# Link auf die "lokale" Seite vom iframe



## nitram_duke (30. Dezember 2004)

Ich habe folgendes Problem:
In der Mitte einer HTML Seite (test.html) befindet sich ein iframe. Aus diesem iframe möchte ich mittels <a href="#top of the page"> ganz oben auf die Seite springen. Ausserhalb des iframes ist es ganz einfach. Nur aus dem iframe heraus mit <a href="test.html#top of the page" target="_parent"> habe ich das Problem, dass die ganze Seite neu geladen wird.

Danke für jede Hilfe!
Cheers,
Nitram


----------



## nolly (30. Dezember 2004)

*Bemerkung*

Ich gehe, dass du etwas ähnliches wie diese hier geschreiben hast:

<p align="right"><a href="#top"><font face="Verdana" color="#000000" size="2">nach oben</font></a></p>

Also alle HP's, die ich besuche und ein Link "nach oben" ist wurde die Seite auch wieder frisch geladen, jedoch wesentlich schneller als mit einem normalen Link.


----------



## nitram_duke (30. Dezember 2004)

Ja, so was ähnliches.
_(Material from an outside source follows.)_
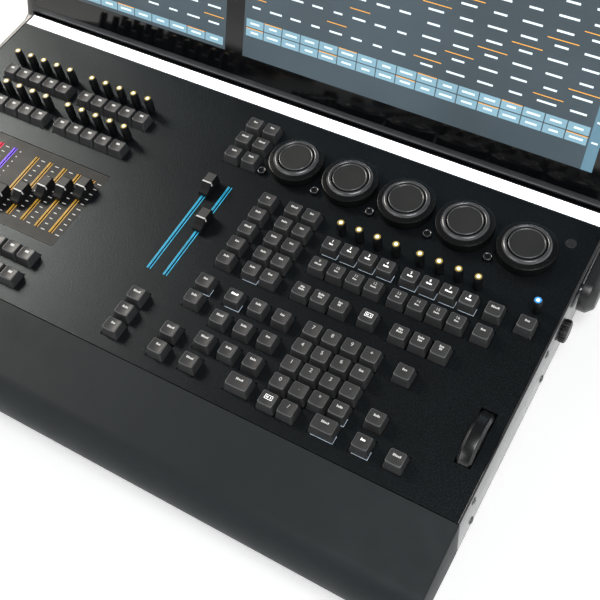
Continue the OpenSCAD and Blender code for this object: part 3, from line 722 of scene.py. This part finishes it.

Aus dem iframe heraus genügt jedoch nicht ein <a href="#top">, sondern es muss auch die parent Seite angegeben werden, ansonsten sucht er den Anker #top im iframe!
Trotzdem, nur wenn ich aus dem iframe auf einen "lokalen" Anker springe wird die Seite neu geladen. Wenn ich innerhalb der "parent" Seite auf einen "lokalen" Anker springe wird sie nicht neu geladen.
Ich brauche eine Lösung, die es ermöglicht vom iframe auf einen "lokalen" Anker der "parent" Seite zu springen ohne das die Seite neu geladen wird.


----------